→ **GIVEN INSTRUCTION**
Search the material below for the word "collection" and copy every line in which it occurs.

# # # # #

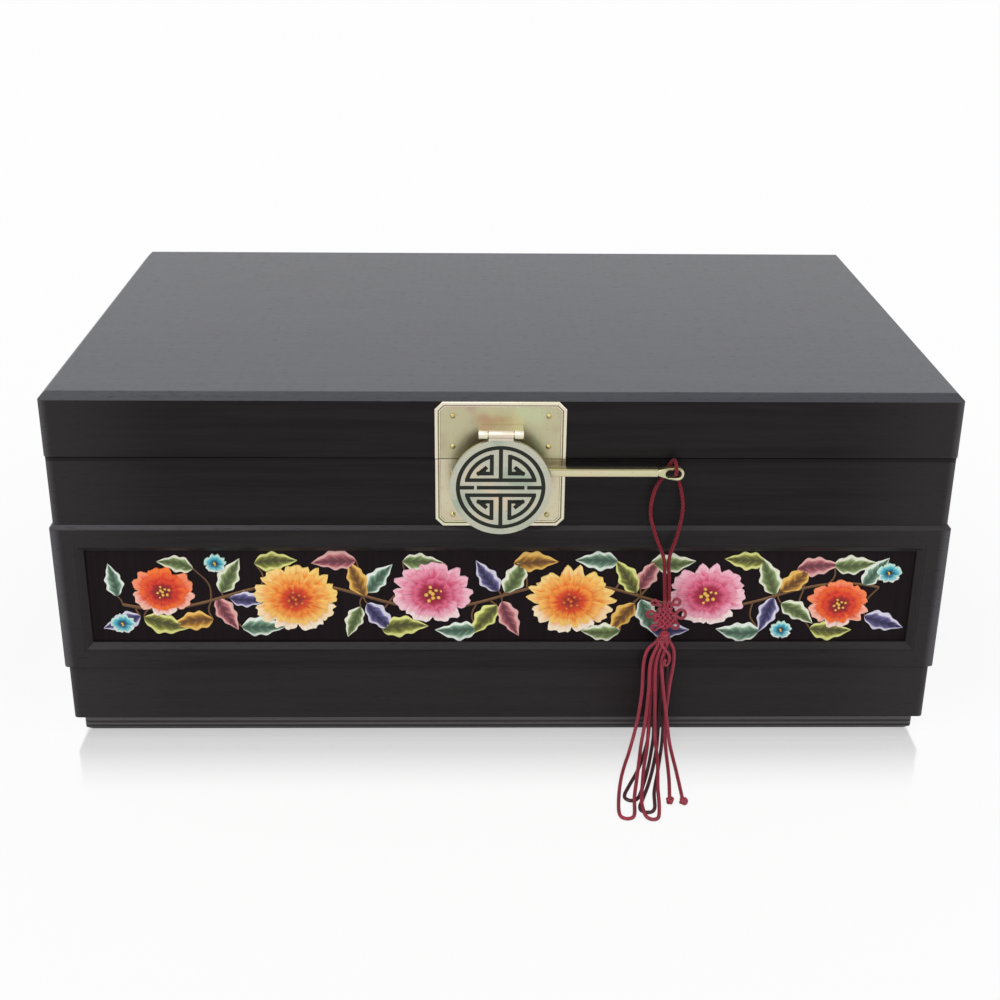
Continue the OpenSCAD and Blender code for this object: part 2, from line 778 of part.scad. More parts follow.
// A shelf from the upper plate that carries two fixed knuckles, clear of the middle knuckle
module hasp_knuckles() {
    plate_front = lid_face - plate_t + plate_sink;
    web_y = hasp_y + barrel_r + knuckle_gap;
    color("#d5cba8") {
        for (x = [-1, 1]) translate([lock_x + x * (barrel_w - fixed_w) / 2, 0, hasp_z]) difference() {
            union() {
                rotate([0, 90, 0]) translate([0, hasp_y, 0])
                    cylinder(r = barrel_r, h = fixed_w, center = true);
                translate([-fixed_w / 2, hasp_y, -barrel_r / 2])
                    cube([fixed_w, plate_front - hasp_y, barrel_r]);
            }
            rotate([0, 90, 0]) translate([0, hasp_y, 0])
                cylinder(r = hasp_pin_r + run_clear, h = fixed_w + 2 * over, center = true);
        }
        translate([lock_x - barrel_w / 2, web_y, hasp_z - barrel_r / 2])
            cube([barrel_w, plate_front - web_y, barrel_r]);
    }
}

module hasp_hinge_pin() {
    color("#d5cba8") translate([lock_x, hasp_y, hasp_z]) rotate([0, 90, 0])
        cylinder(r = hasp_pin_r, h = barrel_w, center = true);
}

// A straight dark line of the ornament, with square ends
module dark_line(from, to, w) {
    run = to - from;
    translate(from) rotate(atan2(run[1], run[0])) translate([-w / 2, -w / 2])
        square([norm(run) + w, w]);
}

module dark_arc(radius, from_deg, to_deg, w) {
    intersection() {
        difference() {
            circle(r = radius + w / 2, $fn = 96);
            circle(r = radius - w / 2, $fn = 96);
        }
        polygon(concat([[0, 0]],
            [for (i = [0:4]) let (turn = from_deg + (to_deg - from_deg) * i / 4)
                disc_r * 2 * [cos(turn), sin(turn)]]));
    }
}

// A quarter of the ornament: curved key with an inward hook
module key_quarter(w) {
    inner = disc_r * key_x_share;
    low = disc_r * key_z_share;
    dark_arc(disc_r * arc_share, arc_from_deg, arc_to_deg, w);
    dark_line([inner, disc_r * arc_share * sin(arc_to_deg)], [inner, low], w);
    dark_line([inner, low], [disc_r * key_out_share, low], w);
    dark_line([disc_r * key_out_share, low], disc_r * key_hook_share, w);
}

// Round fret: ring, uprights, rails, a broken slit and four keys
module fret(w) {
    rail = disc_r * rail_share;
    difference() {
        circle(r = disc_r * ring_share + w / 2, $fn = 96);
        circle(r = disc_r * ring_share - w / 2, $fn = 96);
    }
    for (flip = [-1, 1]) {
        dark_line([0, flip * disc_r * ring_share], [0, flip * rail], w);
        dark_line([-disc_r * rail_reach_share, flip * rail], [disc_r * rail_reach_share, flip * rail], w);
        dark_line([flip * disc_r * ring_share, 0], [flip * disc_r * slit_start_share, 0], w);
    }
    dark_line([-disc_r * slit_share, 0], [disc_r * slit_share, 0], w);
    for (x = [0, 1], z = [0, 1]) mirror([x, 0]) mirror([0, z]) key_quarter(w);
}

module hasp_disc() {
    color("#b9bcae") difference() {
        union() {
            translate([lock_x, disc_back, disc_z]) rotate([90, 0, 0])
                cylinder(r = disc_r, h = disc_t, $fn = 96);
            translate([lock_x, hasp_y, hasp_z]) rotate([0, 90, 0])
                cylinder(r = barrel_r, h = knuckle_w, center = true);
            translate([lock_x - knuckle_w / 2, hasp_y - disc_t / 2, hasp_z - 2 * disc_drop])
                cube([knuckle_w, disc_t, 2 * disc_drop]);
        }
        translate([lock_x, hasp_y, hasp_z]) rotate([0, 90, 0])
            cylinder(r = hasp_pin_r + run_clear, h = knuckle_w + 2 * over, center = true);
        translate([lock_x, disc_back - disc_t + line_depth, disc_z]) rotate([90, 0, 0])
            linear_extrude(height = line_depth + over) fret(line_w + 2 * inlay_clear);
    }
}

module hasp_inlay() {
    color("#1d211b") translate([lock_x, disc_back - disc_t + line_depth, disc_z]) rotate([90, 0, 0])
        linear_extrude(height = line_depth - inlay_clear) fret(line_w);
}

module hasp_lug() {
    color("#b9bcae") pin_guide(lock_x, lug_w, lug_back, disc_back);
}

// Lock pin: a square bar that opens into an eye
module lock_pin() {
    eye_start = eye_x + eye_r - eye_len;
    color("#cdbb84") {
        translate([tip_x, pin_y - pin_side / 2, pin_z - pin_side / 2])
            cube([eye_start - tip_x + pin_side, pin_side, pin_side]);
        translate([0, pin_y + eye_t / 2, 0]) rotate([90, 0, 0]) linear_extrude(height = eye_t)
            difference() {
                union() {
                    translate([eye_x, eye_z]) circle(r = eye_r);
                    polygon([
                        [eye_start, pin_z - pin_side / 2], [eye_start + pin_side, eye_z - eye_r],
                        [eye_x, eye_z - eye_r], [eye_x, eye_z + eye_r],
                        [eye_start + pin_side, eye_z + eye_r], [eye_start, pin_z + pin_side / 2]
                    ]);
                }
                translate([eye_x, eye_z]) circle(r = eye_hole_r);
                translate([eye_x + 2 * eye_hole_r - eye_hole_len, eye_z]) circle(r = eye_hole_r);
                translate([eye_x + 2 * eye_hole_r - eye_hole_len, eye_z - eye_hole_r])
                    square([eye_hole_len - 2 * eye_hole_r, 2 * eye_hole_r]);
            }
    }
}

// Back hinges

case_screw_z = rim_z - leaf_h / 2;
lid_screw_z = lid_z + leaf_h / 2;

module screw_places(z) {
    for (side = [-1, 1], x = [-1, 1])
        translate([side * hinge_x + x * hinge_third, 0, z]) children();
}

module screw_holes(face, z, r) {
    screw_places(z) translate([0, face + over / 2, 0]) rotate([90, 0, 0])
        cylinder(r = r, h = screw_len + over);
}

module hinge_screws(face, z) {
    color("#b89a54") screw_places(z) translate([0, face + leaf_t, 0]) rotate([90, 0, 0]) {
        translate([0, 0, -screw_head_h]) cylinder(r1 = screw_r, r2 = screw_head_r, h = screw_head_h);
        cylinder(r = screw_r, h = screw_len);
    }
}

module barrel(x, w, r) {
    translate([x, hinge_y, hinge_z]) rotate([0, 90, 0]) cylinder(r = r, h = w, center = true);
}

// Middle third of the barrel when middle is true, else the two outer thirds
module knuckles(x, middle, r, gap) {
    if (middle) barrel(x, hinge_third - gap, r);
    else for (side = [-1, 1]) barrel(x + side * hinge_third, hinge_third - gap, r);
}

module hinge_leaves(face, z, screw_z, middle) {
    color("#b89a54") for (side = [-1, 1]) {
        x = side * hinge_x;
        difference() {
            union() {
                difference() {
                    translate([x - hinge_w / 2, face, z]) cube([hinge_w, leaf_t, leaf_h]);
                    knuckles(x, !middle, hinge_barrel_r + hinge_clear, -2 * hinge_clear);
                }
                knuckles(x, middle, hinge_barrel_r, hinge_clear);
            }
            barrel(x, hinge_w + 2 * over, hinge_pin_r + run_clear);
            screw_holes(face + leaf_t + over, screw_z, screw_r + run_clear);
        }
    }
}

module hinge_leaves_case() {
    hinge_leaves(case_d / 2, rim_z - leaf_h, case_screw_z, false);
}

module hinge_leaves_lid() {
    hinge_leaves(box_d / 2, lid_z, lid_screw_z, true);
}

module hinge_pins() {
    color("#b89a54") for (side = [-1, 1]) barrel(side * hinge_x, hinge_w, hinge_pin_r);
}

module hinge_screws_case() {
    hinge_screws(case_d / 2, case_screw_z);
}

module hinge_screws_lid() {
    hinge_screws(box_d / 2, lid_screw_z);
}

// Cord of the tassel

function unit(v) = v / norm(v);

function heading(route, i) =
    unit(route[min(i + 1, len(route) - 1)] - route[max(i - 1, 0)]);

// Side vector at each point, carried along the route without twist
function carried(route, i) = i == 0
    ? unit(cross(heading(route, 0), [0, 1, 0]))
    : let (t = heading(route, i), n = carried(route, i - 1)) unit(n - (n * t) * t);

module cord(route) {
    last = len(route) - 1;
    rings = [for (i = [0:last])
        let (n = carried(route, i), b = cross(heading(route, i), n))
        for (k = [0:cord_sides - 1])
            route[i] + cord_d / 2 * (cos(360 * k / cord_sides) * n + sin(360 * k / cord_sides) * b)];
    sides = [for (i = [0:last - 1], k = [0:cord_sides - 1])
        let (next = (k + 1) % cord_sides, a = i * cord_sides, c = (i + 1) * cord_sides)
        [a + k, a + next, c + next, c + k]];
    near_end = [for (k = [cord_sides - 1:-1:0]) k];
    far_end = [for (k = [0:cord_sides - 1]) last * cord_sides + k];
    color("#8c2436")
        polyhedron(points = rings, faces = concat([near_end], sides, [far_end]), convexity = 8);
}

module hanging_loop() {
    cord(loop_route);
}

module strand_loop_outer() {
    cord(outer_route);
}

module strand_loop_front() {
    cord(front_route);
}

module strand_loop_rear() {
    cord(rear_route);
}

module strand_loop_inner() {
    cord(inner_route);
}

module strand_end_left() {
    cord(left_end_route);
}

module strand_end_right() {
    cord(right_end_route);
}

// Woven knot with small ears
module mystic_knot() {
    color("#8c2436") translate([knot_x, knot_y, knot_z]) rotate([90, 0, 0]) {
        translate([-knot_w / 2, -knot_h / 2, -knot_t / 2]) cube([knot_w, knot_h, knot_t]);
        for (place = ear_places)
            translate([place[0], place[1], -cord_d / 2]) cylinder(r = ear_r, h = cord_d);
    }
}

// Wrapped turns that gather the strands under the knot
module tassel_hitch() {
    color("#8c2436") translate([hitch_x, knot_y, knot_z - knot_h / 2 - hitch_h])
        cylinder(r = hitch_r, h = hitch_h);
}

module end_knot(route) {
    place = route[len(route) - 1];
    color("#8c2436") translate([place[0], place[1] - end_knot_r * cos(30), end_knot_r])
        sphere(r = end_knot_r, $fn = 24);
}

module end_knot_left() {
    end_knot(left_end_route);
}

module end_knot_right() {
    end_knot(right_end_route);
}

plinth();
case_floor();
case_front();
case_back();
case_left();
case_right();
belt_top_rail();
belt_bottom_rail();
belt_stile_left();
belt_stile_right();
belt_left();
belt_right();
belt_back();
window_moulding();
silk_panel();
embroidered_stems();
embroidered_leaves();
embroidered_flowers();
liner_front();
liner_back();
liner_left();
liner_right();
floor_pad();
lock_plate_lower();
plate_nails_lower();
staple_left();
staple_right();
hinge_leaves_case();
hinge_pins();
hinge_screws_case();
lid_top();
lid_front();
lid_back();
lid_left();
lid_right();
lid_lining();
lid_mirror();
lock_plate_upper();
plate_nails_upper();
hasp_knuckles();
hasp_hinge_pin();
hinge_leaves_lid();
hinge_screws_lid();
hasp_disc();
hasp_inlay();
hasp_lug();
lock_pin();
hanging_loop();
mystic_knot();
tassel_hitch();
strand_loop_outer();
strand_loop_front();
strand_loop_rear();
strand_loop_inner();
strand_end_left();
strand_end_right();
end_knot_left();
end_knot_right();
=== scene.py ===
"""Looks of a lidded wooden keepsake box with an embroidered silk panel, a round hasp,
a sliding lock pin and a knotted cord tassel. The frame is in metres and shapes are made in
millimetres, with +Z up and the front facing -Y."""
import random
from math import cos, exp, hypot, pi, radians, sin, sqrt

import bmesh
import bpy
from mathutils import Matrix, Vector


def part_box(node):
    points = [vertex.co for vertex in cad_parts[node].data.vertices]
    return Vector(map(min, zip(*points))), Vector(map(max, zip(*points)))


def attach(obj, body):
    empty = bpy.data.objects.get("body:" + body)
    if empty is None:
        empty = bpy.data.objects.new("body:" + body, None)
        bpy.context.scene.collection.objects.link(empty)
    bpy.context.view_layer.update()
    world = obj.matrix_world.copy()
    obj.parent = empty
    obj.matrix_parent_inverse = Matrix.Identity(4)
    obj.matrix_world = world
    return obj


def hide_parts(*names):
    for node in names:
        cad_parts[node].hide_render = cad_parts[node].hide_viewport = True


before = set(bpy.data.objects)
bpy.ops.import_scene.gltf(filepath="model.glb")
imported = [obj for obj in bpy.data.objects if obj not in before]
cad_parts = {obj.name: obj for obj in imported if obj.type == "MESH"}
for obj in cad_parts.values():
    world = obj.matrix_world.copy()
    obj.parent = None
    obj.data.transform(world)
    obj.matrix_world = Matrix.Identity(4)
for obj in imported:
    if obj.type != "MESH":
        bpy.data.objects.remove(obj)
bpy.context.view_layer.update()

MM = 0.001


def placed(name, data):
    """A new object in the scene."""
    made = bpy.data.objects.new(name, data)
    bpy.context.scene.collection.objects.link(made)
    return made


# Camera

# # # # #

→ **WRITTEN ANSWER**
        bpy.context.scene.collection.objects.link(empty)
    bpy.context.scene.collection.objects.link(made)